In the short term, the ceasefire agreement is highly fragile. First Financial reports that analysts believe the current rebound is more of a "relief rally," and negotiations still face multiple obstacles. Whether the Strait of Hormuz reopens is a key variable. If the ceasefire breaks down and oil prices surge again, gold may repeat the "inflation-interest rate hike" suppression logic of the first half, or even face a new round of selling.
Guohai Securities reviewed that the relationship between the war, oil prices, and gold is not a straight line.
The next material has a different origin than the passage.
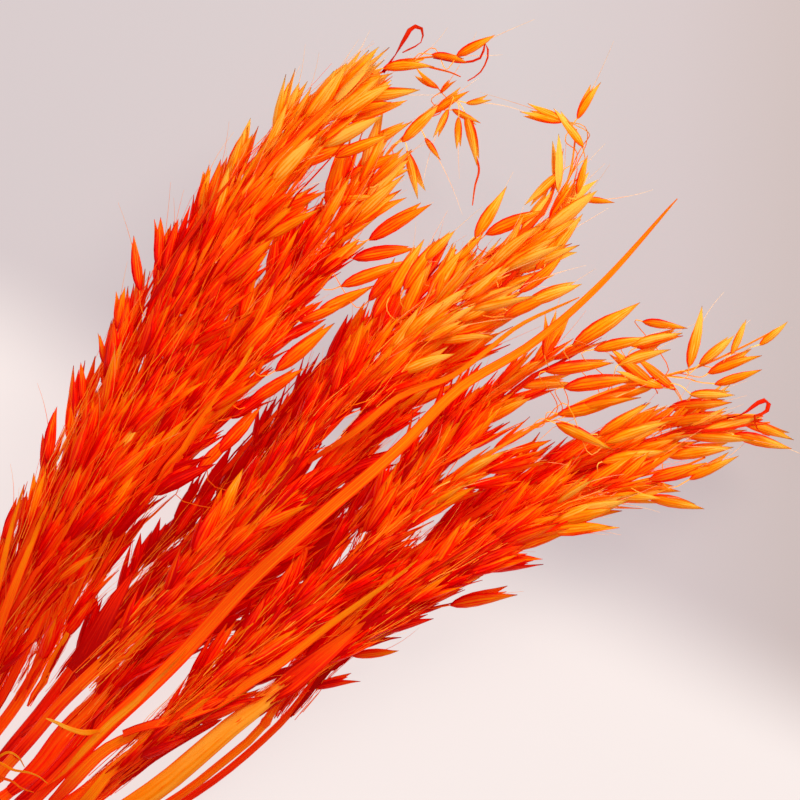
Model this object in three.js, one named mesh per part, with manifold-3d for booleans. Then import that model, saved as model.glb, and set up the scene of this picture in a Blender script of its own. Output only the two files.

Whether gold can break out of a trend-long bull run depends on whether oil prices substantially raise the inflation center and how central banks respond:
· Scenario 1: Oil prices fall back to around $90 but do not fully return to pre-conflict levels → Gold is more likely to stay high and fluctuate within a wide range;
· Scenario 2: Ceasefire implemented + U.S. economy weakens + Federal Reserve signals rate cuts → Gold is expected to switch to a macro easing bull market similar to after 2003;
· Scenario 3: Negotiations break down, the strait remains blocked long-term, and oil prices form a new center above $120 → Gold’s ultimate upside potential is theoretically the largest, but the first half will still be suppressed by liquidity tightening and high real interest rates.
In the medium to long term, the reconstruction of the global political and economic order, de-dollarization process, and persistent central bank gold purchases remain core supports, and the upward trend of precious metal prices remains unchanged.